He could have said, “We’re here to compete for a championship,” but every player on every team says that, even though many know their team has no hope in Hades.

He could have said, “Our plan is to reach the NLCS and lose to the Dodgers in six,” but no player on any team ever says that or anything like it.

On Valentine’s Day 2024, A.J. Minter said this: “It’s World Series or bust.”

If we’re to take Minter at his word, the Braves have two options – win it all or fold the franchise. We know this isn’t how it works. Some team wins the World Series every year. The 29 others do not go out of business, though the A’s might relocate. The 29 others recalibrate and reconfigure and try to do better, though realistically it’s not always possible to better what they’ve done. Such is life.

The speaker of those headline-friendly words was Minter, a fine reliever known to us media folks as a Good Talker. Brian Snitker spoke no such sentence, having been around long enough to know that a manager who predicts a World Series title is a manager who might be asked if such a failure constitutes managerial malpractice.

The speaker of those words was not Alex Anthopoulos, who has overseen seven playoff teams over his past seven seasons as somebody’s general manager and who doesn’t go a day without reminding himself that his one World Series winner was the one with the worst record. (Also that he, having tested positive for COVID on the morning of Game 4, wasn’t in Houston for the crowning Game 6.)

The speaker of those words spoke what’s on everyone’s mind. For the Braves, who won the 2021 World Series and have gotten better since, no consolation prizes exist. But this isn’t the NFL, where the team with Patrick Mahomes wins nearly every year. Indeed, the team without the sport’s best pitcher took the 2023 title with Jacob deGrom recovering from Tommy John surgery.

FanGraphs assigns the Braves a 25.2 percent chance of winning the World Series. By baseball standards, that makes them a huge favorite. With MLB’s expanded postseason running to 12 qualifiers, no baseball team can be an overwhelming favorite. Having a one-in-four shot to win it all carries the three-in-four probability of not winning it all.

Every team reports to spring training with winning the World Series as its goal. For a few teams, it’s a reasonable expectation. But baseball, as we know, is a funny game. In spring 1991, the Braves were coming off a season that saw them win 67 games, the fewest among MLB clubs. They came within a run of being World Series champs. It took them three more October tries to claim the big prize, but they did it.

Many of these Braves carried around the Commissioner’s Trophy that Tuesday night in Houston. Several of these players are among baseball’s best at their positions. Anthopoulos didn’t sell Vaughn Grissom’s future in the attempt to come close again. Everyone associated with the organization will be disappointed if the World Series commences without them.

That said, being a professional sports team carries with it the being-professional part. A team can do almost everything right and have it wind up wrong.
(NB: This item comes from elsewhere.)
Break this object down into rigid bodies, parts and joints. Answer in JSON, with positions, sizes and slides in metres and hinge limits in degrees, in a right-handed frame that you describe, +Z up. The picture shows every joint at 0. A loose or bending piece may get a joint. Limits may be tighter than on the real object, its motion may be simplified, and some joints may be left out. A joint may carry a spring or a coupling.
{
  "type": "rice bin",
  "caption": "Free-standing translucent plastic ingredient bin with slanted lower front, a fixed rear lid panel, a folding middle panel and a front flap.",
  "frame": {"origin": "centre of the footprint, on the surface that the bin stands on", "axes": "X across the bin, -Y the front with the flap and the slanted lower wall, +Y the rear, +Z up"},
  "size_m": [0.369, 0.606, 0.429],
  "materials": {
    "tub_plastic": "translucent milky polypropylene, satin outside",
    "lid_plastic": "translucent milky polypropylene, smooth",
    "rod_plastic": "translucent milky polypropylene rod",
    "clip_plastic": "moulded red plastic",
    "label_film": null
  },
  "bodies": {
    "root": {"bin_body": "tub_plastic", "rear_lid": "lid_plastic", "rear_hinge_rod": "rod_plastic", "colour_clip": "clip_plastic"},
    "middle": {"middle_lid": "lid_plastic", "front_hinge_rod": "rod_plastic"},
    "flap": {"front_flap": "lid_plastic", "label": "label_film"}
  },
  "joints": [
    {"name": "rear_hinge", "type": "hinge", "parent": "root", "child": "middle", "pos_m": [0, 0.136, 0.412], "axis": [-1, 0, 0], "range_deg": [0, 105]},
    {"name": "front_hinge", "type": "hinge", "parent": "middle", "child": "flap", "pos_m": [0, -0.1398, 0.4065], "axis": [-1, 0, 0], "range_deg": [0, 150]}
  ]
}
A fast player representing the championship-winning run can dally around second base. A fearsome closer can throw his third-best pitch and see it fly over the left-field fence. A broken-bat looper can tick off an All-Star first baseman’s mitt with his team four outs from clinching a series.
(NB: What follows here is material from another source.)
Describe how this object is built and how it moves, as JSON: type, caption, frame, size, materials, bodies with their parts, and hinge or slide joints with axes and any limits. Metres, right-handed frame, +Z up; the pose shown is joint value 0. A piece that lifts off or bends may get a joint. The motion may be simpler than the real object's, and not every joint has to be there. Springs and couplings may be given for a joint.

All the above happened to excellent Braves teams. Something like that could happen to this one. But let’s recall the doings of autumn ‘21: of Eddie Rosario resembling Roberto Clemente; of Jorge Soler becoming Mr. October/November; of Tyler Matzek holding the line night after excruciating night; of Charlie Morton finishing an inning on a broken leg. All that happened, too. We’ll carry those memories the rest of our lives.
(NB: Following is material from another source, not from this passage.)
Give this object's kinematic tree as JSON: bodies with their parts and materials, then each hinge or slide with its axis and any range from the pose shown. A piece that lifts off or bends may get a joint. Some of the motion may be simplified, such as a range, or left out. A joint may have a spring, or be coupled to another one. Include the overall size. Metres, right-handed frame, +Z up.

I’d love to guarantee that these Braves will win the World Series, but nobody – not M. Bradley, not A.J. Minter, not Rob Manfred – can do that. I can almost guarantee that this team will play into October. Will I go so far as to predict another Braves-Astros Fall Classic? I will indeed, but I’m sometimes wrong.

All I know for certain is that, no matter what, the Braves will field a team in 2025. They’re not going away. They won’t go bust. They’ll try again, which is what they’ll do even if they win the 2024 World Series. The one great truth in all of sports: There’s always another season.